Programs may specify DLLs that are loaded at runtime. Programs that improperly or vaguely specify a required DLL may be open to a vulnerability in which an unintended DLL is loaded. Side-loading vulnerabilities specifically occur when Windows Side-by-Side (WinSxS) manifests  are not explicit enough about characteristics of the DLL to be loaded. Adversaries may take advantage of a legitimate program that is vulnerable to side-loading to load a malicious DLL. 
Adversaries likely use this technique as a means of masking actions they perform under a legitimate, trusted system or software process.
APT32 ran legitimately-signed executables from Symantec and McAfee which load a malicious DLL. The group also side-loads its backdoor by dropping a library and a legitimate, signed executable (AcroTranscoder).
During the T9000 installation process, it drops a copy of the legitimate Microsoft binary igfxtray.exe. The executable contains a side-loading weakness which is used to load a portion of the malware.
Threat Group-3390 actors have used DLL side-loading. Actors have used legitimate Kaspersky anti-virus variants in which the DLL acts as a stub loader that loads and executes the shell code.
Update software regularly.
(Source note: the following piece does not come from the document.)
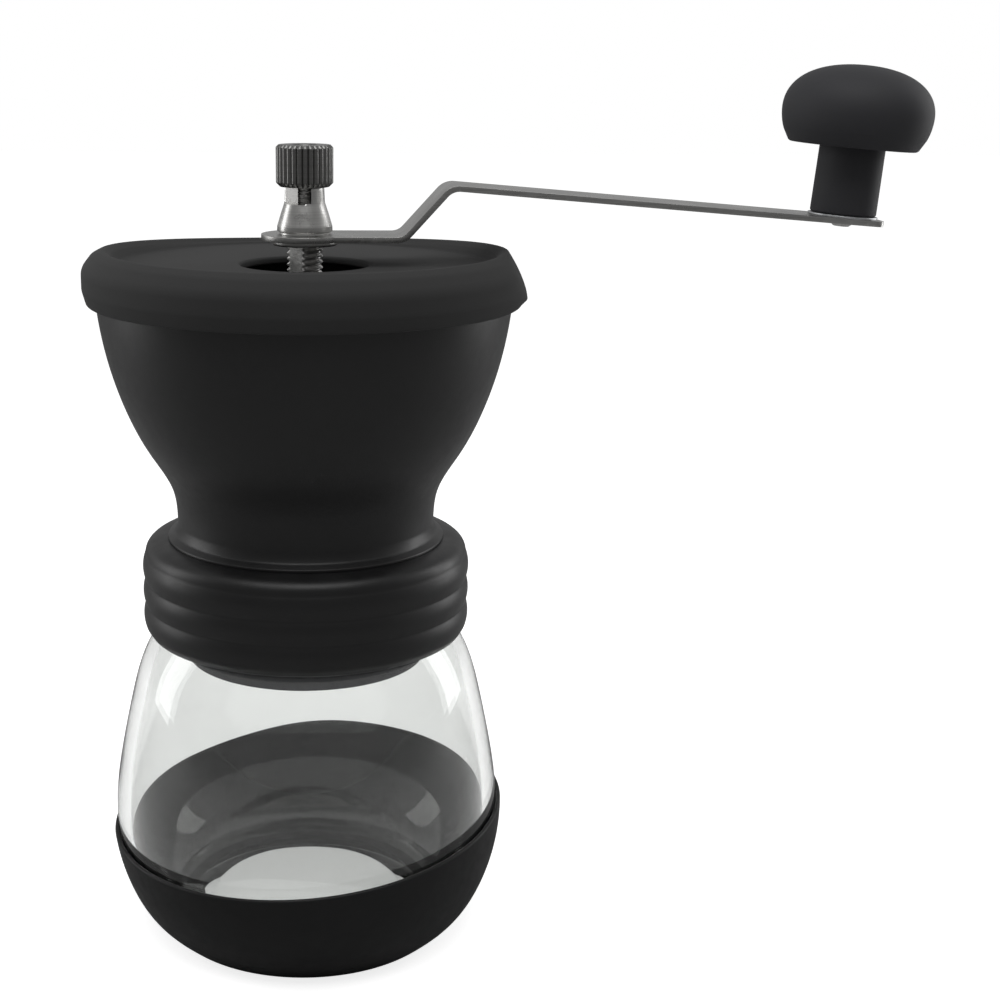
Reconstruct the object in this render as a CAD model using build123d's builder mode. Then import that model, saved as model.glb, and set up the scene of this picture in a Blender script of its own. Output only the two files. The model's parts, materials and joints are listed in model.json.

Install software in write-protected locations. Use the program sxstrace.exe that is included with Windows along with manual inspection to check manifest files for side-loading vulnerabilities in software.
Monitor processes for unusual activity (e.g., a process that does not use the network begins to do so). Track DLL metadata, such as a hash, and compare DLLs that are loaded at process execution time against previous executions to detect differences that do not correlate with patching or updates.